For my part, i think it makes good sense to make host collections our of lifecycles. So for me in my org I’ve modeled the kinds of servers we typically deployed, arranged them into their own lifecycles with matching activation keys that sort them into host collections based on what they are. and then I use host groups to define a scope for Change requests.
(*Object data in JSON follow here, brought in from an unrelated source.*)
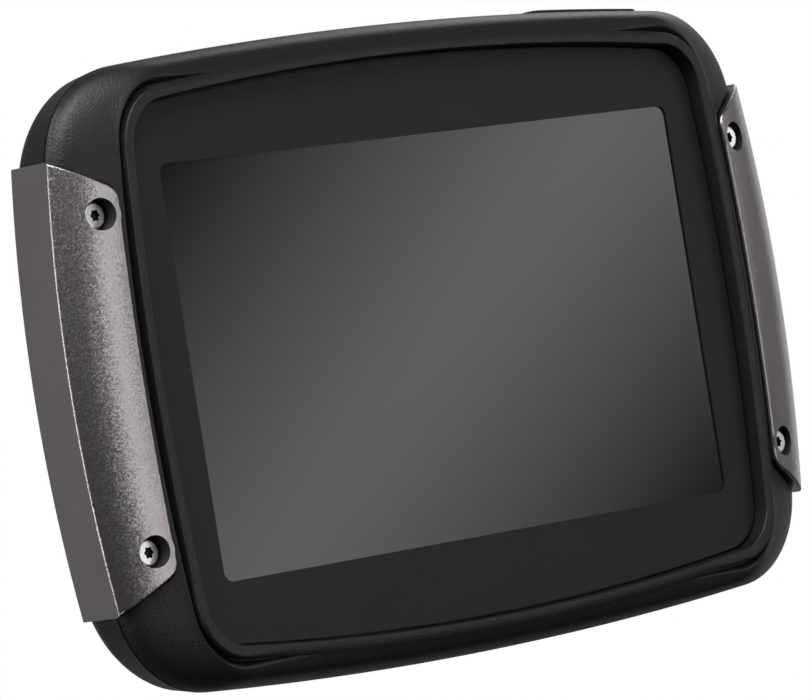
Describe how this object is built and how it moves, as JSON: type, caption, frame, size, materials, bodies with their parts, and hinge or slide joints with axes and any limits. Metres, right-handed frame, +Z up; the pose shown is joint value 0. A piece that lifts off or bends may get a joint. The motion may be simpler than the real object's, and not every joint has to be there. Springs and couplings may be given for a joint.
{
  "type": "portable gps navigator",
  "caption": "Rugged handlebar satellite navigator: bowed dark housing, recessed touch display, screwed metallic side trims, top power button, rear dock face and port cover.",
  "frame": {"origin": "centre of the flat dock face at the back of the unit", "axes": "+Y out of the dock face (the screen faces -Y), +X to the right seen from the screen side, +Z up"},
  "size_m": [0.1338, 0.0301, 0.0852],
  "materials": {
    "housing_plastic": "fine-grained matte",
    "bezel_plastic": "smooth satin",
    "screen_glass": "anti-glare coated touch glass",
    "black_foam": "closed-cell foam",
    "display_cell": "smooth",
    "pressed_steel": "pressed, tin plated",
    "flex_film": "polyimide film",
    "cast_alloy": "die cast",
    "circuit_board": "solder mask",
    "chip_plastic": "moulded",
    "ceramic": "fired ceramic",
    "battery_foil": "foil pouch",
    "lead_plastic": "insulated lead",
    "socket_steel": "stamped steel",
    "button_rubber": "soft-touch",
    "seal_rubber": "silicone",
    "trim_metallic": "gunmetal metallic lacquer",
    "screw_steel": "bright turned steel",
    "insert_brass": "knurled",
    "dark_screw_steel": "black oxide",
    "cover_rubber": "soft matte",
    "contact_plastic": "moulded",
    "contact_gold": "gold plated"
  },
  "bodies": {
    "root": {"front_housing": "housing_plastic", "back_housing": "housing_plastic", "bezel_frame": "bezel_plastic", "touch_panel": "screen_glass", "display_gasket": "black_foam", "lcd_panel": "display_cell", "backlight_tray": "pressed_steel", "lcd_flex": "flex_film", "chassis_frame": "cast_alloy", "main_board": "circuit_board", "board_chips": "chip_plastic", "shield_cans": "pressed_steel", "antenna_patch": "ceramic", "battery_pack": "battery_foil", "battery_pad": "black_foam", "battery_lead": "lead_plastic", "usb_socket": "socket_steel", "card_socket": "socket_steel", "power_switch": "socket_steel", "housing_seal": "seal_rubber", "trim_left": "trim_metallic", "trim_right": "trim_metallic", "trim_screws": "screw_steel", "trim_inserts": "insert_brass", "case_screws": "dark_screw_steel", "case_inserts": "insert_brass", "board_screws": "screw_steel", "cover_pin": "screw_steel", "contact_block": "contact_plastic", "dock_contacts": "contact_gold", "contact_seal": "seal_rubber", "dock_flex": "flex_film"},
    "button": {"power_button": "button_rubber", "switch_plunger": "chip_plastic"},
    "cover": {"port_cover": "cover_rubber"}
  },
  "joints": [
    {"name": "power_button_press", "type": "slide", "parent": "root", "child": "button", "axis": [0, 0, -1], "range_m": [0, 0.0005], "stiffness_N_per_m": 3000, "springref_m": -0.0003},
    {"name": "port_cover_hinge", "type": "hinge", "parent": "root", "child": "cover", "pos_m": [0, -0.0206, -0.0413], "axis": [-1, 0, 0], "range_deg": [0, 90]}
  ]
}
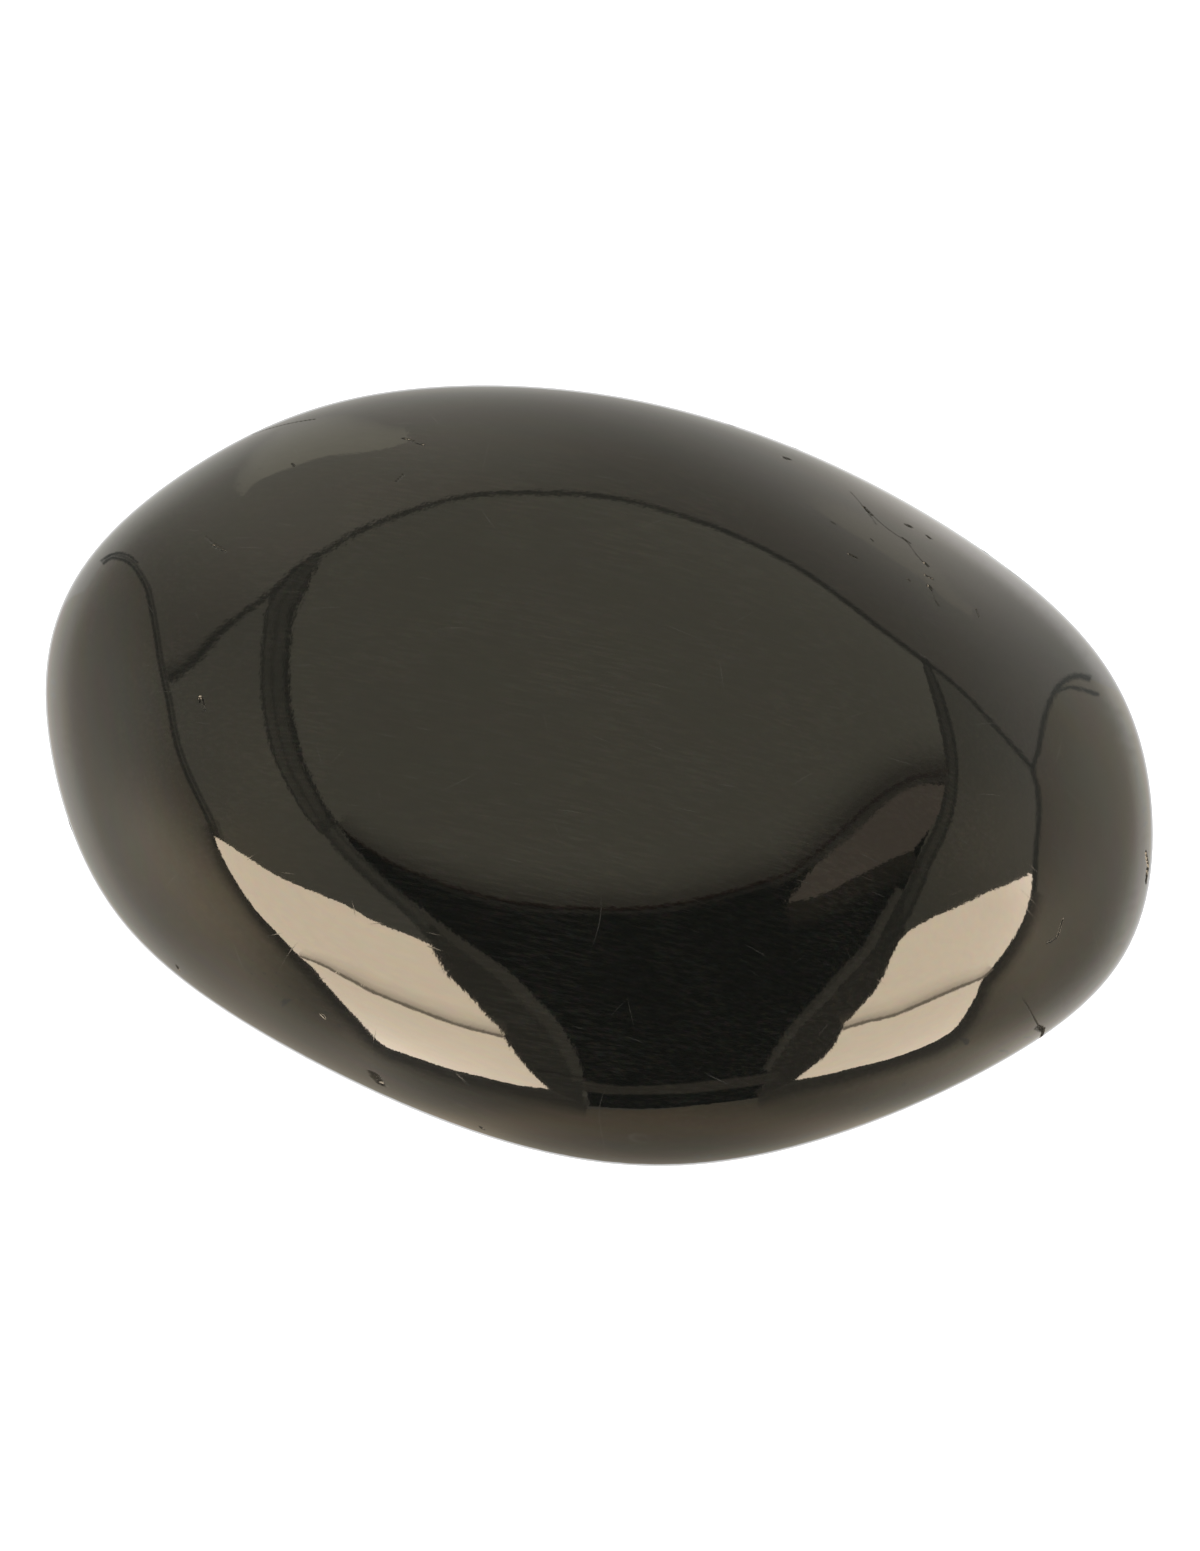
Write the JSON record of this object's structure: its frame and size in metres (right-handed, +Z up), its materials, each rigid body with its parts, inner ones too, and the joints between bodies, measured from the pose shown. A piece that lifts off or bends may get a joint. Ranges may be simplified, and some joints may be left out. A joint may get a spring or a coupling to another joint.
{
  "type": "jet stone",
  "caption": "Flat oval palm stone of polished black jet, smoothly rounded all over, with small pits and scratches, lying on its broad underside.",
  "frame": {"origin": "middle of the stone's plan, on the plane of the small flat that it rests on", "axes": "+X along the stone's length and +Y across its width, both towards its long low slopes, and +Z up through its broad top"},
  "size_m": [0.0504, 0.0404, 0.0219],
  "materials": {
    "stone": "polished to a mirror gloss, with faint grain, hairline scratches and tiny pits"
  },
  "bodies": {
    "root": {"stone": "stone"}
  },
  "joints": []
}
So I have server lifecycle “Retail Database Server”, for example, which is a collection of all database servers running in a store, so servers that server that serve that role can be targeted all at once (for example enabling lockdown at scale), but then when we are working a change process and need to perform phased changes it’s trivial to write a script that continuously scopes that lifecycle and divides it into however many partitions we want so we can execute changes gradually.
LSS:
Host Collections should be associated with activation keys tide to a lifecycle that represents a server’s role in the environment. Lifecycles should have ansible roles associated with them that terraform the given server into a server that execute’s it’s role in the organization.
Host Groups should be partitions of a collection for phased execution of fleet changes.